_Task details_.
Every line below must be reproduced exactly. Copy them all.

[start]

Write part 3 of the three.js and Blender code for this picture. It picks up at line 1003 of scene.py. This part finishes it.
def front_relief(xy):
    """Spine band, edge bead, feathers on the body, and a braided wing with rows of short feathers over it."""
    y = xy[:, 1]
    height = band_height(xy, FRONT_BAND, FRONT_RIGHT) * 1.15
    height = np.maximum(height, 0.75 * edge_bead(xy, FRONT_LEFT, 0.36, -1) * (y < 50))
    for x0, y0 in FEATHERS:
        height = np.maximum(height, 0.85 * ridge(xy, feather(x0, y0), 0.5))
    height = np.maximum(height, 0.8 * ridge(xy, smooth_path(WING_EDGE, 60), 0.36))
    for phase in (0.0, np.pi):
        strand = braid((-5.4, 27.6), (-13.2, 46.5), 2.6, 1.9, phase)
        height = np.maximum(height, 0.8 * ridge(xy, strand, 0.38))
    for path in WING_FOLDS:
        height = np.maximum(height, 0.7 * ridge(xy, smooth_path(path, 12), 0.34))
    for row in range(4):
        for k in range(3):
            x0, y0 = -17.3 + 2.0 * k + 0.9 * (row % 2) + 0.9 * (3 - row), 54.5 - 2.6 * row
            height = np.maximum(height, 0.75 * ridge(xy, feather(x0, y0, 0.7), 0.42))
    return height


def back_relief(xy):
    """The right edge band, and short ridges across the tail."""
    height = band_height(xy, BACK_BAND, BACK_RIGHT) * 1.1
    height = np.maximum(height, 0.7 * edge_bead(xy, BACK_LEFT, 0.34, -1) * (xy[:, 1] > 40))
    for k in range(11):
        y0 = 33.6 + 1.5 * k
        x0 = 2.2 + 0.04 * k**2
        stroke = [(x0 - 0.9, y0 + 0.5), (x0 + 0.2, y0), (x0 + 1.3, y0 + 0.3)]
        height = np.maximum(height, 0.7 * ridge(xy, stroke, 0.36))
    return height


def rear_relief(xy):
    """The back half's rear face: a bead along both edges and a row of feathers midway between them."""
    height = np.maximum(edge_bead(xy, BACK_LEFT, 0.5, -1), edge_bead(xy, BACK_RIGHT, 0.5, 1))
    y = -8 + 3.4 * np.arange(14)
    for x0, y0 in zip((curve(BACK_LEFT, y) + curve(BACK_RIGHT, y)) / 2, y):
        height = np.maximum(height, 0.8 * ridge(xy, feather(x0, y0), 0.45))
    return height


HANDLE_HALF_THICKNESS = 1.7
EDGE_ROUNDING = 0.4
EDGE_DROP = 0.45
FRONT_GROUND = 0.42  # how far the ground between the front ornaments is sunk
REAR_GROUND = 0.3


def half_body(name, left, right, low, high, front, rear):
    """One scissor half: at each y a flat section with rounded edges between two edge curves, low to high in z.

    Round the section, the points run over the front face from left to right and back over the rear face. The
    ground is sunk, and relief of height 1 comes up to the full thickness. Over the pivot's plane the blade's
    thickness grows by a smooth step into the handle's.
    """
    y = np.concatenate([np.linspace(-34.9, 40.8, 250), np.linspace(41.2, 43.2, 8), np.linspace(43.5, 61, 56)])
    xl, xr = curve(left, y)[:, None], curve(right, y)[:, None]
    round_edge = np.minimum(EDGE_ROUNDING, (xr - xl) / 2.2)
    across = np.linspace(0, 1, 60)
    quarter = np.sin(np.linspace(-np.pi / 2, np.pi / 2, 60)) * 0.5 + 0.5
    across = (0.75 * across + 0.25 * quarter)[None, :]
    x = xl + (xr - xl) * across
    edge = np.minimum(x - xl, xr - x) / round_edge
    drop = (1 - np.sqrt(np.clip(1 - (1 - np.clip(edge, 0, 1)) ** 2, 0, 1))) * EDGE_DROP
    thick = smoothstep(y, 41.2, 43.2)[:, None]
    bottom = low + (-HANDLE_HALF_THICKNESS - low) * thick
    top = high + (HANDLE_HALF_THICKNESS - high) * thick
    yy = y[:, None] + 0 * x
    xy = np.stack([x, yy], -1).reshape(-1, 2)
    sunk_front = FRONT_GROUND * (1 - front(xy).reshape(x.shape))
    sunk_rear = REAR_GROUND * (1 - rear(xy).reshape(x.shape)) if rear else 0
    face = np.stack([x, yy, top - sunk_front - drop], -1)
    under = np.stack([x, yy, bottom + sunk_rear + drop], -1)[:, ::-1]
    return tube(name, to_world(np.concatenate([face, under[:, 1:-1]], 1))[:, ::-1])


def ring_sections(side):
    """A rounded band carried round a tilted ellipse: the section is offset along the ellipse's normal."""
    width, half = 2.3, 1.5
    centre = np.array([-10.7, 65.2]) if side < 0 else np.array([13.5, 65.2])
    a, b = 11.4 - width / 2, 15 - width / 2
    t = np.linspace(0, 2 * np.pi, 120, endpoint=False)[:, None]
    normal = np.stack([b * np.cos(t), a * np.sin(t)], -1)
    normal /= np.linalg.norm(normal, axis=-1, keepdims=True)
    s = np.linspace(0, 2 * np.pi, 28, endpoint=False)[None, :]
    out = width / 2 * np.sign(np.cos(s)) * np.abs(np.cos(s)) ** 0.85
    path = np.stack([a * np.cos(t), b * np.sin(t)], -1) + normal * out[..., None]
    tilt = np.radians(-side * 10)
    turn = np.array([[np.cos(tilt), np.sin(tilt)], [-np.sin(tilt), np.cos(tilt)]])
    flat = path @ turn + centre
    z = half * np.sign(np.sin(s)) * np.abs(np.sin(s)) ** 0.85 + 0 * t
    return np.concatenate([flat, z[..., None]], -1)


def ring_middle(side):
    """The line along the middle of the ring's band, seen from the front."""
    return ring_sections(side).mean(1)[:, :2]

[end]

_Solution to this exercise_.
Write part 3 of the three.js and Blender code for this picture. It picks up at line 1003 of scene.py. This part finishes it.
def front_relief(xy):
    """Spine band, edge bead, feathers on the body, and a braided wing with rows of short feathers over it."""
    y = xy[:, 1]
    height = band_height(xy, FRONT_BAND, FRONT_RIGHT) * 1.15
    height = np.maximum(height, 0.75 * edge_bead(xy, FRONT_LEFT, 0.36, -1) * (y < 50))
    for x0, y0 in FEATHERS:
        height = np.maximum(height, 0.85 * ridge(xy, feather(x0, y0), 0.5))
    height = np.maximum(height, 0.8 * ridge(xy, smooth_path(WING_EDGE, 60), 0.36))
    for phase in (0.0, np.pi):
        strand = braid((-5.4, 27.6), (-13.2, 46.5), 2.6, 1.9, phase)
        height = np.maximum(height, 0.8 * ridge(xy, strand, 0.38))
    for path in WING_FOLDS:
        height = np.maximum(height, 0.7 * ridge(xy, smooth_path(path, 12), 0.34))
    for row in range(4):
        for k in range(3):
            x0, y0 = -17.3 + 2.0 * k + 0.9 * (row % 2) + 0.9 * (3 - row), 54.5 - 2.6 * row
            height = np.maximum(height, 0.75 * ridge(xy, feather(x0, y0, 0.7), 0.42))
    return height


def back_relief(xy):
    """The right edge band, and short ridges across the tail."""
    height = band_height(xy, BACK_BAND, BACK_RIGHT) * 1.1
    height = np.maximum(height, 0.7 * edge_bead(xy, BACK_LEFT, 0.34, -1) * (xy[:, 1] > 40))
    for k in range(11):
        y0 = 33.6 + 1.5 * k
        x0 = 2.2 + 0.04 * k**2
        stroke = [(x0 - 0.9, y0 + 0.5), (x0 + 0.2, y0), (x0 + 1.3, y0 + 0.3)]
        height = np.maximum(height, 0.7 * ridge(xy, stroke, 0.36))
    return height


def rear_relief(xy):
    """The back half's rear face: a bead along both edges and a row of feathers midway between them."""
    height = np.maximum(edge_bead(xy, BACK_LEFT, 0.5, -1), edge_bead(xy, BACK_RIGHT, 0.5, 1))
    y = -8 + 3.4 * np.arange(14)
    for x0, y0 in zip((curve(BACK_LEFT, y) + curve(BACK_RIGHT, y)) / 2, y):
        height = np.maximum(height, 0.8 * ridge(xy, feather(x0, y0), 0.45))
    return height


HANDLE_HALF_THICKNESS = 1.7
EDGE_ROUNDING = 0.4
EDGE_DROP = 0.45
FRONT_GROUND = 0.42  # how far the ground between the front ornaments is sunk
REAR_GROUND = 0.3


def half_body(name, left, right, low, high, front, rear):
    """One scissor half: at each y a flat section with rounded edges between two edge curves, low to high in z.

    Round the section, the points run over the front face from left to right and back over the rear face. The
    ground is sunk, and relief of height 1 comes up to the full thickness. Over the pivot's plane the blade's
    thickness grows by a smooth step into the handle's.
    """
    y = np.concatenate([np.linspace(-34.9, 40.8, 250), np.linspace(41.2, 43.2, 8), np.linspace(43.5, 61, 56)])
    xl, xr = curve(left, y)[:, None], curve(right, y)[:, None]
    round_edge = np.minimum(EDGE_ROUNDING, (xr - xl) / 2.2)
    across = np.linspace(0, 1, 60)
    quarter = np.sin(np.linspace(-np.pi / 2, np.pi / 2, 60)) * 0.5 + 0.5
    across = (0.75 * across + 0.25 * quarter)[None, :]
    x = xl + (xr - xl) * across
    edge = np.minimum(x - xl, xr - x) / round_edge
    drop = (1 - np.sqrt(np.clip(1 - (1 - np.clip(edge, 0, 1)) ** 2, 0, 1))) * EDGE_DROP
    thick = smoothstep(y, 41.2, 43.2)[:, None]
    bottom = low + (-HANDLE_HALF_THICKNESS - low) * thick
    top = high + (HANDLE_HALF_THICKNESS - high) * thick
    yy = y[:, None] + 0 * x
    xy = np.stack([x, yy], -1).reshape(-1, 2)
    sunk_front = FRONT_GROUND * (1 - front(xy).reshape(x.shape))
    sunk_rear = REAR_GROUND * (1 - rear(xy).reshape(x.shape)) if rear else 0
    face = np.stack([x, yy, top - sunk_front - drop], -1)
    under = np.stack([x, yy, bottom + sunk_rear + drop], -1)[:, ::-1]
    return tube(name, to_world(np.concatenate([face, under[:, 1:-1]], 1))[:, ::-1])


def ring_sections(side):
    """A rounded band carried round a tilted ellipse: the section is offset along the ellipse's normal."""
    width, half = 2.3, 1.5
    centre = np.array([-10.7, 65.2]) if side < 0 else np.array([13.5, 65.2])
    a, b = 11.4 - width / 2, 15 - width / 2
    t = np.linspace(0, 2 * np.pi, 120, endpoint=False)[:, None]
    normal = np.stack([b * np.cos(t), a * np.sin(t)], -1)
    normal /= np.linalg.norm(normal, axis=-1, keepdims=True)
    s = np.linspace(0, 2 * np.pi, 28, endpoint=False)[None, :]
    out = width / 2 * np.sign(np.cos(s)) * np.abs(np.cos(s)) ** 0.85
    path = np.stack([a * np.cos(t), b * np.sin(t)], -1) + normal * out[..., None]
    tilt = np.radians(-side * 10)
    turn = np.array([[np.cos(tilt), np.sin(tilt)], [-np.sin(tilt), np.cos(tilt)]])
    flat = path @ turn + centre
    z = half * np.sign(np.sin(s)) * np.abs(np.sin(s)) ** 0.85 + 0 * t
    return np.concatenate([flat, z[..., None]], -1)


def ring_middle(side):
    """The line along the middle of the ring's band, seen from the front."""
    return ring_sections(side).mean(1)[:, :2]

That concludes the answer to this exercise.